How to Choose the Right Down Payment Strategy for Your Situation
Choosing the best down payment strategy requires evaluating personal finances and goals. No single approach works for everyone.
Assess Current Savings and Timeline
Buyers should calculate how much they’ve saved and how long until they want to purchase. Someone with $10,000 saved who wants to buy in six months needs a different strategy than someone starting from zero with a two-year timeline.
Calculate Total Purchase Budget
A down payment is just one piece of the puzzle. Buyers also need money for closing costs (typically 2% to 5% of the loan amount), moving expenses, and an emergency fund. The best down payment strategies account for all these costs.
Consider Long-Term Costs
Putting down less money now means paying more over the life of the loan.
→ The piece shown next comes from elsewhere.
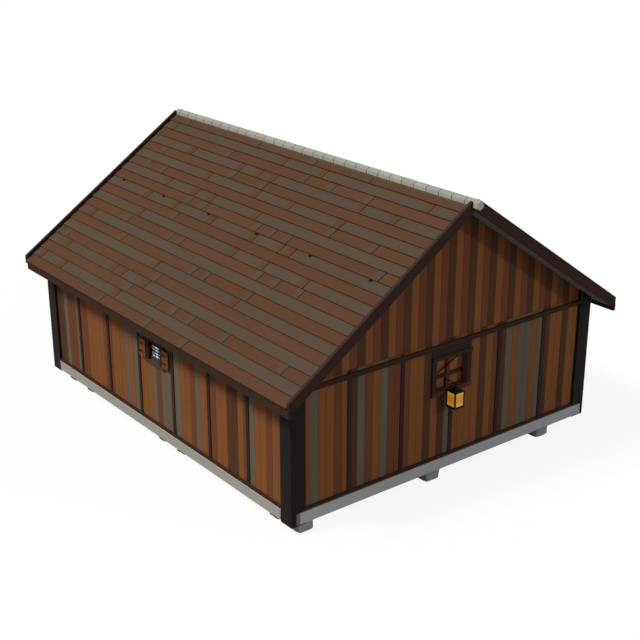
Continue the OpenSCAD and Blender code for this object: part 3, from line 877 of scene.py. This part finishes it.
class GRANARY_OT_windows(Craft):
    """Side windows with leaded glass and shutters folded back"""

    bl_idname = "granary.windows"
    bl_label = "Side windows"

    PANE = 0.006  # thickness of the glass
    SASH_FOOT, SASH_TOP = 0.065, 0.075
    SASH_NEAR, SASH_FAR = 0.02, 0.004  # how far the sash stands before the glass and reaches into it
    LEAD_NEAR, CROSS_NEAR, LEAD_FAR, LEAD_EASE = 0.006, 0.009, 0.002, 0.002
    STOUT = 2.4  # how much wider the middle bar is than a lead
    STRAPS = (0.28, 0.72)  # heights of the straps as shares of a shutter

    def make(self):
        foot = (lambda face: face.calc_center_median().z < GLASS_LOW.z + LEVEL_SLACK, self.stains.frame)
        for side in SIDES:
            self.copied(
                f"{side}_window_frame.timber", self.wood("dark_stain"), "window_timber", self.stains.trim, 61,
                level=GLASS_LOW.z, repaint=(foot,),
            )
            self.glass(side)
            self.shutters(side)

    def glass(self, side):
        """Panes in a dark sash, behind a lattice of lead that a stouter bar crosses."""
        place, node, fittings, stains = WALLS[side], f"{side}_window_glass", self.fittings, self.stains
        near = GLASS_LOW.x + HALF_WIDTH
        half = (GLASS_HIGH.y - GLASS_LOW.y) / 2
        low, high = GLASS_LOW.z, GLASS_HIGH.z
        pane = Bench(place, seed=62)
        pane.board((-half, near, low), (half, near + self.PANE, high), stains.ridge, ease=0)
        pane.deliver(f"{node}.panes", window_panes(), "window_glass")
        sash = Bench(place, seed=63)
        inner, foot, top = half - fittings.sash, low + self.SASH_FOOT, high - self.SASH_TOP
        uprights = ((-half, -inner, low, high), (inner, half, low, high))
        for left, right, bottom, crest in (*uprights, (-inner, inner, low, foot), (-inner, inner, top, high)):
            stain = stains.frame if crest == foot else stains.post
            sash.board((left, near - self.SASH_NEAR, bottom), (right, near + self.SASH_FAR, crest), stain, None)
        sash.deliver(f"{node}.sash", self.wood("dark_stain"), "window_glass")
        leads = Bench(place, seed=65)
        lead, back, ease = fittings.lead_width / 2, near + self.LEAD_FAR, self.LEAD_EASE
        for i in range(1, fittings.pane_columns):
            x = -inner + 2 * inner * i / fittings.pane_columns
            leads.board((x - lead, near - self.LEAD_NEAR, foot), (x + lead, back, top), stains.iron, "Z", ease)
        for i in range(1, fittings.pane_rows):
            z = foot + (top - foot) * i / fittings.pane_rows
            wide = lead * (self.STOUT if 2 * i == fittings.pane_rows else 1)
            corners = (-inner, near - self.CROSS_NEAR, z - wide), (inner, back, z + wide)
            leads.board(*corners, stains.iron, "X", ease)
        leads.deliver(f"{node}.leads", self.iron(), "window_glass")

    def shutters(self, side):
        """Two board shutters flat against the wall, each on two iron straps."""
        place, fittings = WALLS[side], self.fittings
        for where in ("front", "rear"):
            node = f"{side}_{where}_shutter"
            low, high = extent([place.inverted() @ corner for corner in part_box(node)])
            low.x += fittings.shutter_trim
            face = low.y + fittings.strap_proud
            width = (high.x - low.x) / 2
            bench = Bench(place, seed=64)
            for left in (low.x, low.x + width):
                bench.board((left, face, low.z), (left + width, high.y, high.z), self.stains.shutter, "Z", 0.004)
            bench.deliver(f"{node}.boards", self.wood(), "shutter_boards")
            irons = Bench(place, seed=65)
            reach = low.x + fittings.strap_reach * (high.x - low.x)
            half = fittings.strap_width / 2
            for z in (low.z + share * (high.z - low.z) for share in self.STRAPS):
                irons.board((low.x, low.y, z - half), (reach, face, z + half), self.stains.strap, "X", 0.0015)
            irons.deliver(f"{node}.straps", self.iron("strap"), "shutter_boards")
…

A buyer choosing between 5% and 20% down should calculate the total interest and PMI costs for each option. Sometimes waiting to save more costs less than buying sooner with a smaller down payment.
Check Eligibility for Assistance
Buyers should research state, local, and employer assistance programs before settling on a strategy. Free money or forgivable loans can significantly reduce the amount needed from personal savings.
Match Strategy to Loan Type
Different loans have different down payment requirements. Buyers who qualify for VA or USDA loans may not need to save as aggressively. Those pursuing conventional loans should target at least 3% to 5% of the purchase price.
Build Flexibility Into the Plan
Housing markets and personal circumstances change. A good down payment strategy includes backup plans. Buyers might save extra to cover unexpected costs or price increases.